Compared to the regular graphics processor, the stream processor board is equipped with 1 GB of GDDR3 memory (instead of 512 MB) and has a modified memory controller to enable stream computing applications. While the accelerator is aligned with AMD's Torrenza effort and may support HyperTransport connectivity in the future, it still integrates a PCI Express interface. The platform does not support Crossfire connectivity, but AMD spokesperson Will Willis told TG Daily that it is "a matter of server vendors" to provide systems with multiple stream processor boards. The modifications to the GPU are somewhat expensive, as AMD charges $2600 for the board. While this amount is more than five times higher than an X1900 graphics card, it is only about a third of what Clearspeed asks for its accelerator board, which delivers about 100 GFlops of performance.

Key to a successful implementation are applications that actually can take advantage of the processor. AMD simplifies the creation of such software by providing a new thin hardware interface which it calls CTM (for "close to metal"). The company claims that the technology can increase processing application performance by as much as eightfold more than traditional 3D application programming interfaces.
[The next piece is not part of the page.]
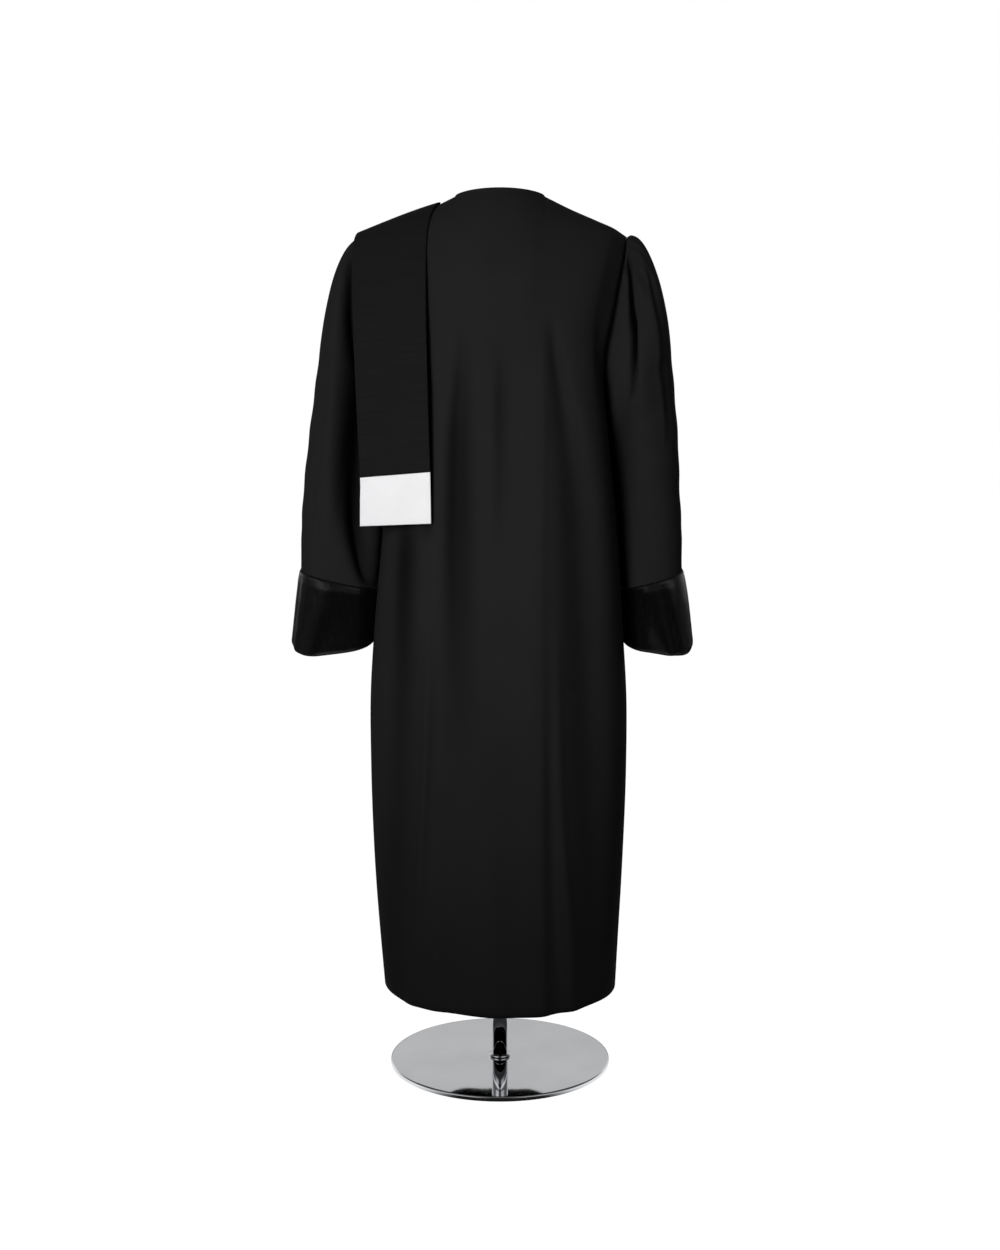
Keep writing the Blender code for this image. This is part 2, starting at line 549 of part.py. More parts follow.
def form_column(share):
    """Closed loop of the form at one share of its width: up the back, over and down the front."""
    level = np.array(FORM_LEVELS)
    value = {name: column(FORM_NAMES, FORM_ROWS, name, level) for name in FORM_NAMES[1:]}
    t = np.linspace(0, 1, FORM_SHARES + 1)[1:]
    top_x = share * FORM_TIP
    in_neck = np.sqrt(np.clip(1 - (top_x / FORM_NECK_HALF_WIDTH) ** 2, 0, 1))
    dip = smooth_step(-FORM_NECK_DIP["from"], -FORM_NECK_DIP["to"], -abs(top_x))
    shoulder_z = column(SHOULDER_NAMES, SHOULDER_ROWS, "z", abs(top_x)) - FORM_SHOULDER_DROP
    shoulder_z -= FORM_NECK_DIP["depth"] * dip
    end_z = mix(shoulder_z, FORM_NECK["z"], smooth_step(0, FORM_NECK["blend"], in_neck))
    slope = np.radians(FORM_NECK["slope"]) * in_neck
    at_arm = smooth_step(ARMHOLE["from"], 1, abs(share))
    rise = mix(YOKE_RISE - FORM_RISE_INSET, ARMHOLE["rise"], at_arm)
    halves = []
    for side, sign in (("back", 1), ("front", -1)):
        deep = section_depth(share, FORM_POWER)
        lower = np.column_stack((share * value["half_width"], value[side] * deep, level))
        start_y = lower[-1, 1]
        end_y = mix(FORM_RIDGE, FORM_NECK[side], in_neck)
        reach = mix(SHOULDER_REACH * start_y + FORM_LEAD, FORM_NECK["reach"], in_neck)
        bulge = mix(start_y, ARMHOLE["bulge"] - FORM_SIDE_INSET, at_arm)
        y = bezier(start_y, bulge, end_y + reach * np.cos(slope), end_y, t)
        z = bezier(UNDERARM_Z, UNDERARM_Z + rise, end_z - reach * np.sin(slope), end_z, t)
        upper = np.column_stack((mix(lower[-1, 0], top_x, t), y, z))
        half = np.concatenate((lower, upper))
        half[:, 1] = sign * np.maximum(half[:, 1], FORM_RIDGE)
        halves.append(half)
    return np.concatenate((halves[0], halves[1][::-1]))


def build_form(collection, slot):
    turns = np.linspace(-FORM_END, FORM_END, FORM_COLUMNS)
    rings = [form_column(math.sin(math.pi / 2 * turn)) for turn in turns]
    add_piece(collection, "form_torso", *loft(rings), slot)


def build_stand(collection, chrome):
    top = BASE_THICKNESS
    base = (
        (BASE_RADIUS - BASE_EDGE, 0.0),
        (BASE_RADIUS, BASE_EDGE),
        (BASE_RADIUS, top - BASE_EDGE),
        (BASE_RADIUS - BASE_EDGE, top),
    )
    add_piece(collection, "base_disc", *loft(turned(base, DISC_SEGMENTS)), chrome)
    low = top + SEAM_GAP
    high = low + COLLAR_THICKNESS
    collar = (
        (COLLAR_RADIUS, low),
        (COLLAR_RADIUS, high - COLLAR_EDGE),
        (COLLAR_RADIUS - COLLAR_EDGE, high),
    )
    add_piece(collection, "pole_collar", *loft(turned(collar, POLE_SEGMENTS)), chrome)
    pole = ((POLE_RADIUS, high + SEAM_GAP), (POLE_RADIUS, FORM_LEVELS[0] - SEAM_GAP))
    add_piece(collection, "pole", *loft(turned(pole, POLE_SEGMENTS)), chrome)


def main():
    for item in list(bpy.data.objects):
        bpy.data.objects.remove(item)
    robe = bpy.data.collections.new("lawyer_robe")
    bpy.context.scene.collection.children.link(robe)
    cloth = material("black_wool", (0.018, 0.018, 0.020), 0.85)
    strip = material("black_rib", (0.014, 0.014, 0.015), 0.75)
    satin = material("black_satin", (0.012, 0.012, 0.013), 0.32)
    white = material("white_cloth", (0.88, 0.88, 0.88), 0.8)
    button = material("black_button", (0.015, 0.015, 0.016), 0.35)
    linen = material("form_cloth", (0.55, 0.52, 0.47), 0.9)
    chrome = material("chrome", (0.75, 0.76, 0.78), 0.12, 1.0)
    back, front, line, out = build_body(robe, cloth)
    build_sleeves(robe, back, front, cloth, satin)
    build_stole(robe, strip, white)
    build_buttons(robe, line, out, button)
    build_form(robe, linen)
    build_stand(robe, chrome)


main()
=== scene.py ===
import math

import bpy
import numpy as np
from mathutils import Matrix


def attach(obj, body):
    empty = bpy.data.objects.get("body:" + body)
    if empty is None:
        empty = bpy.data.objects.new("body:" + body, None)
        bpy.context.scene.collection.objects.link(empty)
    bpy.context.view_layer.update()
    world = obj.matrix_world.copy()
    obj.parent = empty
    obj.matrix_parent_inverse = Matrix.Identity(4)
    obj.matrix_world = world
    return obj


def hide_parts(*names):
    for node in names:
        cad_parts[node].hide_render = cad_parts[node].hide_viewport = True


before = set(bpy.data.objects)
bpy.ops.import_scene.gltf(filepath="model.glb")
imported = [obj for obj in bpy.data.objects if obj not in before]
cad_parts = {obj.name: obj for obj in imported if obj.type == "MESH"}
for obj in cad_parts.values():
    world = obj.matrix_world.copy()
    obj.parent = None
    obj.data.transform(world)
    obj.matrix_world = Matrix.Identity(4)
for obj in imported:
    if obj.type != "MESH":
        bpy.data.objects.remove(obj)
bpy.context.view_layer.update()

# +Z up, the back of the robe faces +Y, the wearer's left is +X; all in metres
seamGap = 0.0003
sewnIn = 0.0001  # how far back and fronts press into each other at their seams
clothWall = 0.0013


# small maths

def along(xs, ys, at):
    # smooth curve through the points of one table column
    xs = np.array(xs, float)
    ys = np.array(ys, float)
    slopes = np.gradient(ys, xs)
    at = np.clip(np.asarray(at, float), xs[0], xs[-1])
    i = np.clip(np.searchsorted(xs, at, side="right") - 1, 0, len(xs) - 2)
    h = xs[i + 1] - xs[i]
    u = (at - xs[i]) / h
    low = (2 * u**3 - 3 * u**2 + 1) * ys[i] + (u**3 - 2 * u**2 + u) * h * slopes[i]
    return low + (3 * u**2 - 2 * u**3) * ys[i + 1] + (u**3 - u**2) * h * slopes[i + 1]


def rowAt(table, names, row):
    # values of several columns at a row, which may lie between two of the table's
    return {name: along(table["row"], table[name], row) for name in names}


def ramp(low, high, value):
    u = np.clip((value - low) / (high - low), 0, 1)
    return u * u * (3 - 2 * u)


def mix(a, b, share):
    return a + (b - a) * share


def bezier(p0, p1, p2, p3, t):
    return (1 - t) ** 3 * p0 + 3 * (1 - t) ** 2 * t * p1 + 3 * (1 - t) * t**2 * p2 + t**3 * p3


def unit(v):
    return v / np.maximum(np.linalg.norm(v, axis=-1, keepdims=True), 1e-12)


def bell(distance, left, right):
    # ridge profile whose two flanks may differ in width
    return np.exp(-((distance / np.where(distance < 0, left, right)) ** 2))


def gridNormals(grid, wrap=False, sign=1):
    down = np.gradient(grid, axis=0)
    if wrap:
        across = (np.roll(grid, -1, axis=1) - np.roll(grid, 1, axis=1)) / 2
    else:
        across = np.gradient(grid, axis=1)
    return unit(sign * np.cross(down, across))


def measured(grid, axis=0):
    # distance along the cloth from its first row or column
    steps = np.linalg.norm(np.diff(grid, axis=axis), axis=-1)
    start = np.zeros_like(steps.take([0], axis=axis))
    return np.concatenate((start, np.cumsum(steps, axis=axis)), axis=axis)


def pointAt(place, places, path):
    # point of a path at a distance along it
    return np.array([np.interp(place, places, path[:, k]) for k in range(3)])


def circle(side, up, count):
    turn = np.arange(count) * 2 * np.pi / count
    return np.cos(turn)[:, None] * side + np.sin(turn)[:, None] * up


# meshes from grids

def meshPiece(name, points, faces, material, uv=None):
    mesh = bpy.data.meshes.new(name)
    mesh.from_pydata(points.tolist(), [], faces)
    mesh.update()
    mesh.calc_loop_triangles()
    corners = np.array([t.vertices[:] for t in mesh.loop_triangles])
    a, b, c = points[corners[:, 0]], points[corners[:, 1]], points[corners[:, 2]]
    if np.einsum("ij,ij->i", a, np.cross(b, c)).sum() < 0:
        mesh.flip_normals()
    mesh.polygons.foreach_set("use_smooth", np.ones(len(mesh.polygons), bool))
    if uv is not None:
        layer = mesh.uv_layers.new(name="cloth")
        loops = np.zeros(len(mesh.loops), int)
        mesh.loops.foreach_get("vertex_index", loops)
        layer.data.foreach_set("uv", uv[loops].ravel())
    piece = bpy.data.objects.new(name, mesh)
    piece.data.materials.append(material)
    bpy.context.scene.collection.objects.link(piece)
    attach(piece, "root")
    return piece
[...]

CTM promises "unfettered access to the native instruction set and memory" of the GPU.

At this time it is unclear what applications could emerge from stream computing in the near future and AMD officials hesitated to make any predictions. However, while the technology is targeted at high performance computing initially, the company believes that stream computing will be aiming for the consumer market as well. Company representatives told TG daily that the processors are well suited for example for image and video processing, especially H.264 encoding applications. Physics processing also has been mentioned a potential application for stream computing in consumer PCs. AMD expects streaming software to surface within the next two years.